PROBLEM REQUIREMENTS -
Select the lines that hold the word "this" and copy each one.

RAW DATA -
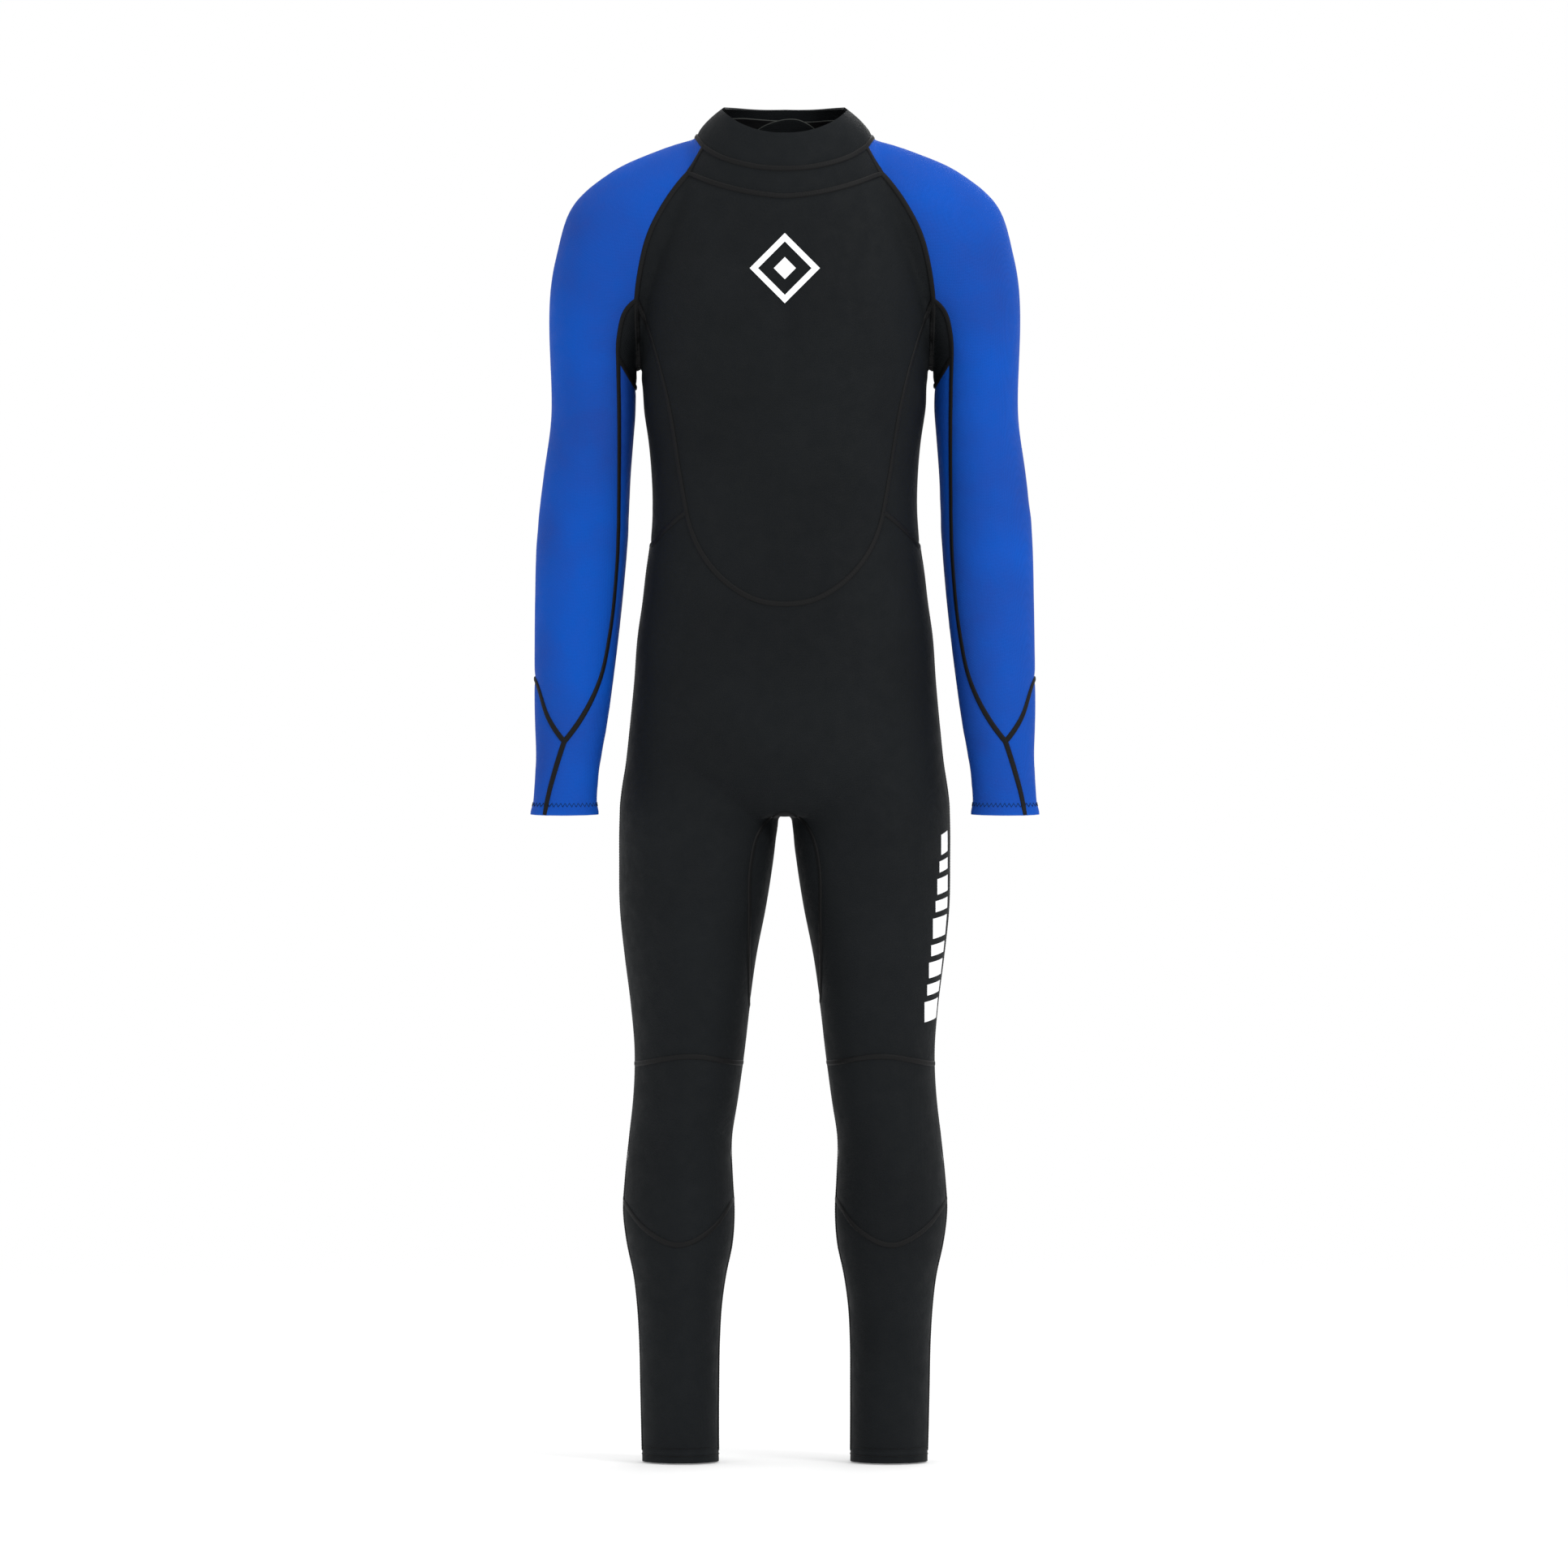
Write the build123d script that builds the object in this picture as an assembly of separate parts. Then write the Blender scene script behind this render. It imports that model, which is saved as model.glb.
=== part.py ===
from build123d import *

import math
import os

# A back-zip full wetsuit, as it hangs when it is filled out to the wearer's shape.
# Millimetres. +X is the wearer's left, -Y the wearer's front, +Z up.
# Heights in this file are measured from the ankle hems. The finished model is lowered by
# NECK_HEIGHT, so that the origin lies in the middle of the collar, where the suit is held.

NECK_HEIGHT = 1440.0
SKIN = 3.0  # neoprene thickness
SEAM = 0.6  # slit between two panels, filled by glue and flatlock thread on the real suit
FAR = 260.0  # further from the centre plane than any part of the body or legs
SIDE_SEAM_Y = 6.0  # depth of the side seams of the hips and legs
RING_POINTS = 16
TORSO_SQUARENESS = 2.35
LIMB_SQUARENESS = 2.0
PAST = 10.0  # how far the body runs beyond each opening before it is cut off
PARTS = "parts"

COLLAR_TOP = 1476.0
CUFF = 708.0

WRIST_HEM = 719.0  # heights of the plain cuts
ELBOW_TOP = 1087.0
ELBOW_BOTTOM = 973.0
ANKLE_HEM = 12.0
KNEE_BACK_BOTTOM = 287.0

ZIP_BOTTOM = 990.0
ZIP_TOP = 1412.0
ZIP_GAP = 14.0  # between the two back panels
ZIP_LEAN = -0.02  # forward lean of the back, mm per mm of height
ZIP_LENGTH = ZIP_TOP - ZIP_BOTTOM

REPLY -
Write the build123d script that builds the object in this picture as an assembly of separate parts. Then write the Blender scene script behind this render. It imports that model, which is saved as model.glb.
# Heights in this file are measured from the ankle hems. The finished model is lowered by